Most people don't even know how to write any simple program - not comparable to such huge codebase as Firefox , linux kernel or windows have.

If the code grows bigger and bigger, it's impossible to avoid the so called "bloat".

By the above definition, some people who complain about anything being "bloated" shouldn't even use computers, because hardware which computers are built upon is complex ("bloated").

All operating systems and good software are "bloated", because they take a lot of memory and hardware resources.

If you don't want "bloated" software, stick to DOS or buy better PC. You won't have to worry about such unneeded things as advanced 3D graphics, all sort of USB stuff, FireWire, networking and high definition sound.

If Firefox has to support your favorite XHTML or CSS fully, it has to use more complex page rendering algorithms.

Reply Score: 5

Kroc Member since:
2005-11-10

I think you are misunderstanding features and bloat. Bloat is something that is over-engineered, unexplainably inefficient or not of any practical use for most users.

XHTML & CSS are necesary, required, basic features. Having your hardware supported is not 'bloat'.

Reply Parent Score: 4

raynevandunem Member since:
2006-11-24

See, to slightly quote Chris Rock, I'm "TIRED, TIRED, TIRED" of people like yourself who incessantly reply "buy a new PC if your current one can't handle Firefox".

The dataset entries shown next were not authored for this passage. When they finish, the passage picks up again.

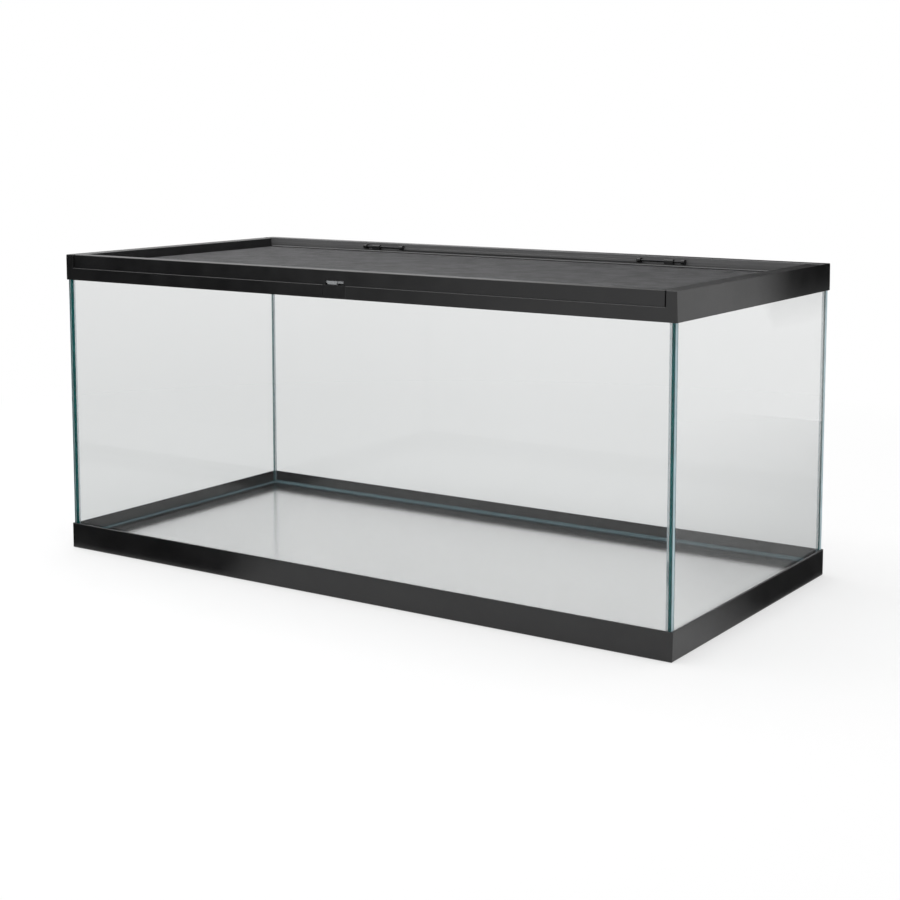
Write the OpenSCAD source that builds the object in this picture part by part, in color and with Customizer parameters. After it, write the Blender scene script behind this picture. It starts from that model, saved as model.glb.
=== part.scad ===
// Glass reptile terrarium with moulded trims and a hinged screen lid.
// +X runs along the length, -Y is the front and +Z is up. The origin is the middle of the base.

/* [Overall] */
// Length over the trims
tank_len = 914; // [600:1:1250]
// Depth over the trims, front to back
tank_dep = 436; // [300:1:620]
// Height from the base to the rim
tank_h = 404; // [300:1:620]

/* [Trims] */
// Wall of both moulded trims
trim_wall = 2.4; // [2:0.1:3.5]
// Lean of a trim's outer face over its height
trim_draft = 0.8; // [0.2:0.1:1.2]
// Radius of the upright outer corners
corner_r = 2.5; // [1:0.5:5]
// Radius along the trims' upper edges
edge_r = 0.8; // [0.4:0.1:1.2]
// Radius along the base trim's lower edge
foot_r = 1.5; // [0.6:0.1:1.6]
// Height of the base trim
base_h = 34; // [24:1:60]
// Height of the top trim
rim_h = 34; // [30:1:60]
// Height of the ledge that carries the panes
ledge_z = 11; // [6:0.5:18]
// Reach of the ledge under the floor pane
ledge_reach = 12; // [6:0.5:20]
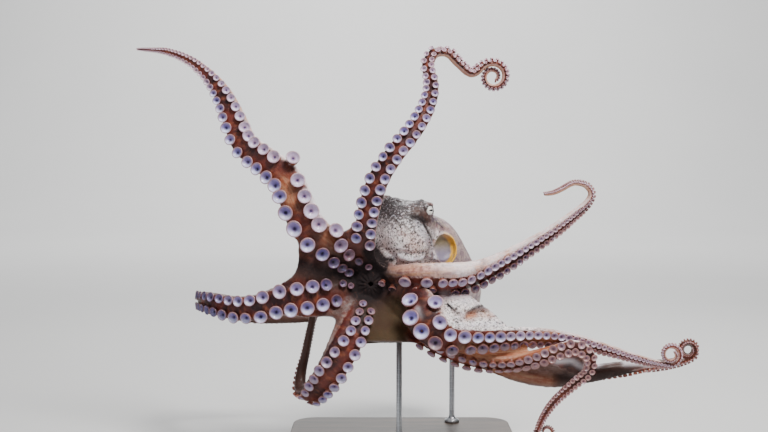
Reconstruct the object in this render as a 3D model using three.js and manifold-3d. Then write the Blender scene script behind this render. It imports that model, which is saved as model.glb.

I'm using a "new" PC right now, a 2006 HP Pavilion dv6000 notebook with AMD Turion, 1.61 GHz, 992 MB of RAM, 14.8 out of 80.5 GB of HD space, with WinXP MCE '05 using Firefox 2.0.0.3.

Currently, it is using 165,000 K, and can shoot up to 500,000 or 600,000 K in a single session. It requires going to Task Manager > Processes to manually strangle the life out of the firefox.exe-beast.

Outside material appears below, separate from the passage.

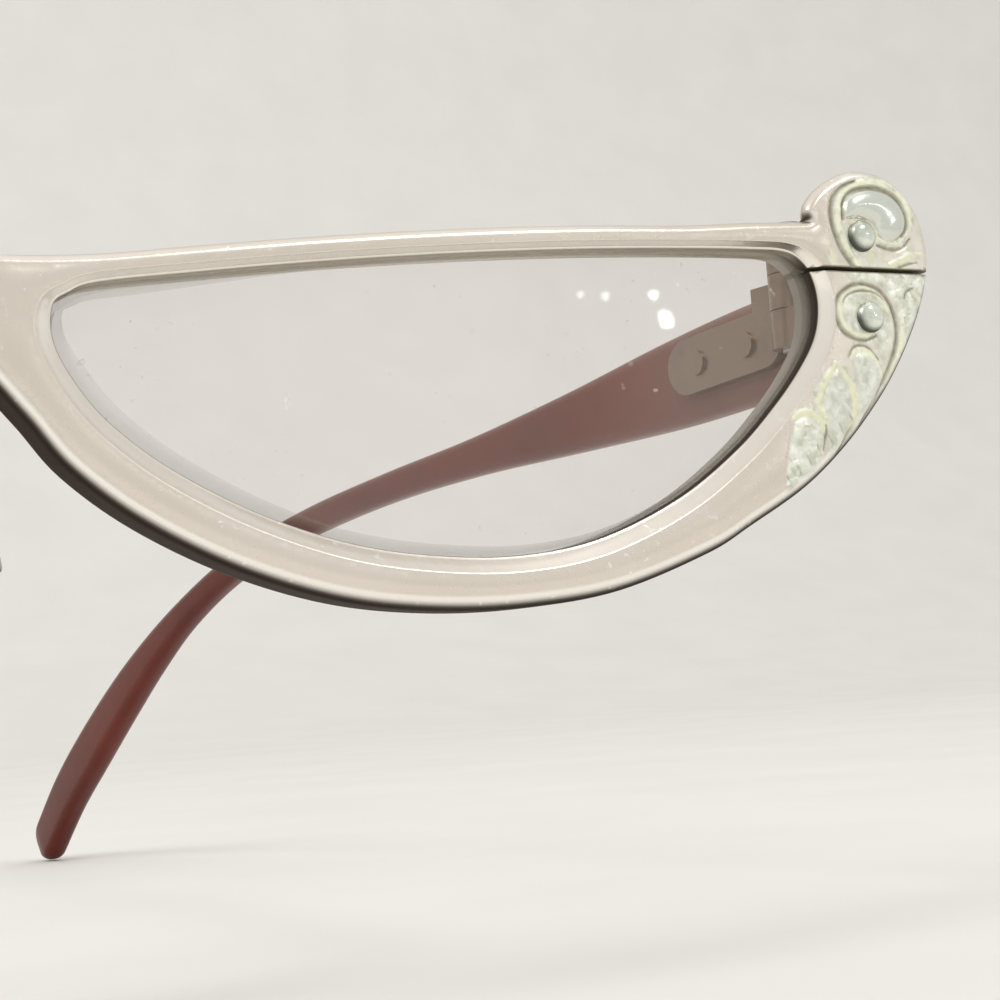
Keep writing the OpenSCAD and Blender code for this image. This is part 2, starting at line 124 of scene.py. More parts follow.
bar = EYE_POINTS + TOP_BAR_W * outward(EYE_POINTS)
rim = EYE_POINTS + RIM_W * outward(EYE_POINTS)
# The opening sags a little at its lowest part, where the rim is slimmer.
SAG, SAG_X, SAG_W = 0.4, 38.0, 12.0
EYE_POINTS[:, 1] -= SAG * np.exp(-(((EYE_POINTS[:, 0] - SAG_X) / SAG_W) ** 2)) * (EYE_POINTS[:, 1] < -8)
EYE = curve(EYE_POINTS, 12, closed=True)
# The plate's outline runs along the brow, round the scroll, and back under the eye.
BROW_EDGE = [(-4, BRIDGE_TOP - 0.15), (0, BRIDGE_TOP), (4, BRIDGE_TOP - 0.15), (8.2, bar[0][1] - 0.12),
             (12.74, -0.75), *bar[1:7], lug(-8.1, BROW_Z + 1.53), lug(-4.6, BROW_Z + 1.75), lug(-3.7, 2.97)]
SCROLL_EDGE = [lug(*p) for p in (
    (-3.7, 2.97), (-3.92, 3.6), (-3.5, 4.3), (-2.85, 4.92), (-1.8, 5.6), (-0.4, 6.16), (1.1, 6.25),
    (2.65, 5.8), (3.8, 4.9), (4.75, 3.5), (5.17, 1.8), (5.12, 0.3), (4.64, -1.4), (3.75, -3.3),
    (2.35, -5.6), (0.6, -7.85), (-2.13, -10.6), (-5.38, -13.1), (-9.48, -15.3))]
UNDER_EDGE = [(47.5, -16.8), (41.45, -18.68), *rim[18:25]]
NOSE_EDGE = [(6.4, BRIDGE_LOW - 1.3), (3.5, BRIDGE_LOW - 0.3), (0, BRIDGE_LOW), (-4, BRIDGE_LOW - 0.35)]
OUTLINE = np.vstack([curve(BROW_EDGE, 8)[:-1], curve([*SCROLL_EDGE, *UNDER_EDGE, *NOSE_EDGE], 8)])


def layer(p, offset, depth, up=0.0, down=0.0, drawn_in=0.0):
    """The outline moved out by an offset, at a depth behind the face.

    The offset grows by `up` and `down` where the outline faces up or down, and
    `drawn_in` moves the curl's inner side towards the endpiece.
    """
    n = outward(p)
    out = offset * (1 + up * np.maximum(n[:, 1], 0) + down * np.maximum(-n[:, 1], 0))
    x = p[:, 0] + out * n[:, 0] + drawn_in * np.where(p[:, 1] > CURL_LOW, np.maximum(-n[:, 0], 0), 0)
    return np.stack([x, np.full(len(p), depth), p[:, 1] + out * n[:, 1]], 1)


def inside(points, ring):
    """Whether each point [x, z] lies in a closed ring."""
    x, z = points[:, 0], points[:, 1]
    hit = np.zeros(len(points), bool)
    for (x1, z1), (x2, z2) in zip(ring, np.roll(ring, -1, 0)):
        if z1 != z2:
            hit ^= ((z1 > z) != (z2 > z)) & (x < (x2 - x1) * (z - z1) / (z2 - z1) + x1)
    return hit


def reach(points, line, widths=None, closed=False):
    """Each point's distance to a line, in widths of the line where these are given."""
    q = np.array(line, float)
    best = np.full(len(points), 1e9)
    w = np.ones(len(q)) if widths is None else np.interp(
        np.linspace(0, 1, len(q)), np.linspace(0, 1, len(widths)), widths)
    last = len(q) if closed else len(q) - 1
    for i in range(last):
        a, b = q[i], q[(i + 1) % len(q)]
        ab = b - a
        t = np.clip(((points - a) @ ab) / max(ab @ ab, 1e-12), 0, 1)
        d = np.linalg.norm(points - a - t[:, None] * ab, axis=1)
        best = np.minimum(best, d / (w[i] + (w[(i + 1) % len(q)] - w[i]) * t))
    return best


# The ornament on the endpiece is rolled into the plate: a scroll that curls round
# the upper rivet, a ring round the lower one, and leaves that run down the rim.
# Each cut is a line of points [x, z] from the saw cut, its half widths and its depth.
CUTS = [
    ([(-0.75, 0.1), (-1.3, 0.8), (-1.65, 1.3), (-1.95, 2), (-2.15, 2.7), (-2.18, 3.5), (-2.0, 4.2),
      (-1.6, 4.75), (-1.0, 5.2), (-0.2, 5.5)], (0.2, 0.24, 0.24, 0.12), 0.2),
    ([(-1.3, 3.1), (-1.3, 4.0), (-0.9, 4.6), (-0.2, 4.98), (0.9, 5.15), (2.0, 5.0), (2.8, 4.6),
      (3.3, 3.9), (3.52, 3.2), (3.4, 2.6), (3.0, 2.2)], (0.12, 0.17, 0.2, 0.2, 0.12), 0.2),
    ([(1.1, 1.6), (1.8, 1.38), (2.5, 1.35), (3.2, 1.6), (3.7, 2.1)], (0.1, 0.2, 0.08), 0.16),
    ([(2.6, 0.2), (3.3, 0.45), (4.1, 0.6)], (0.08, 0.16, 0.06), 0.1),
    ([(2.0, -2.9), (1.8, -2.2), (1.4, -1.6), (0.8, -1.1), (-0.2, -0.88), (-1, -0.95), (-1.7, -1.3),
      (-2.2, -1.75), (-2.42, -2.3), (-2.42, -2.9), (-2.2, -3.5), (-1.8, -3.95), (-1.1, -4.25),
      (-0.3, -4.32), (0.4, -4.05)], (0.2, 0.18, 0.2, 0.2, 0.1), 0.2),
    ([(-1.9, -2.1), (-1.5, -1.6), (-0.5, -1.3), (0.6, -1.42), (1.2, -1.85)], (0.06, 0.13, 0.08), 0.1),
    ([(1.85, -2.3), (2.03, -3), (2.03, -4), (1.8, -4.8), (1.4, -5.6), (1.0, -6.3), (0.4, -7.2),
      (-0.1, -7.9)], (0.16, 0.2, 0.2, 0.1), 0.2),
    ([(2.85, -1.7), (3.0, -1.3), (3.6, -1.0)], (0.08, 0.16, 0.06), 0.14),
    ([(-1.8, -5.4), (-1.35, -4.78), (-0.7, -4.66), (-0.1, -4.88), (0.45, -5.5)], (0.06, 0.14, 0.06), 0.12),
    ([(-1.4, -9.8), (-1.1, -9.1), (-0.6, -8.5), (-0.2, -7.9)], (0.06, 0.14, 0.1), 0.12),
    ([(-3.3, -11.3), (-2.5, -10.2), (-2.1, -9.6)], (0.06, 0.14, 0.1), 0.12),
    ([(-4.3, -11.0), (-4.0, -10.1), (-3.95, -9.5)], (0.08, 0.14, 0.06), 0.12),
]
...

Oh, and Windows XP is supposed to be the one on which Firefox works best?

Dude, crack is wack.

Reply Parent Score: 1

sbergman27 Member since:
2005-07-24

"""
If the code grows bigger and bigger, it's impossible to avoid the so called "bloat".

By the above definition, some people who complain about anything being "bloated" shouldn't even use computers, because hardware which computers are built upon is complex ("bloated").

All operating systems and good software are "bloated", because they take a lot of memory and hardware resources.

If you don't want "bloated" software, stick to DOS or buy better PC.

"""

Yes. But to help people understand, perhaps an analogy would be useful.

It's like diet.

If I keep on eating and eating more and more high calorie food every day, it is impossible to avoid so called bloat. There's is nothing I can do to avoid getting fat. It's just part of modern life.

So anyone who dislikes being fat should (by definition, as you put it), not eat at all, or eat only green salads without dressing (and perhaps a bit of plankton), or simply buy larger clothes.

Does that clarify matters for everyone?

Edited 2007-05-18 20:36

Reply Parent Score: 2

Terracotta Member since:
2005-08-15

And lust like diet: different people react differently on the same food. Some people can eat a lot while not becomming fat. Some need more workouts, some less.
Just like the different browsers render the same sites in a different way. Some do it more efficiently without becoming fat.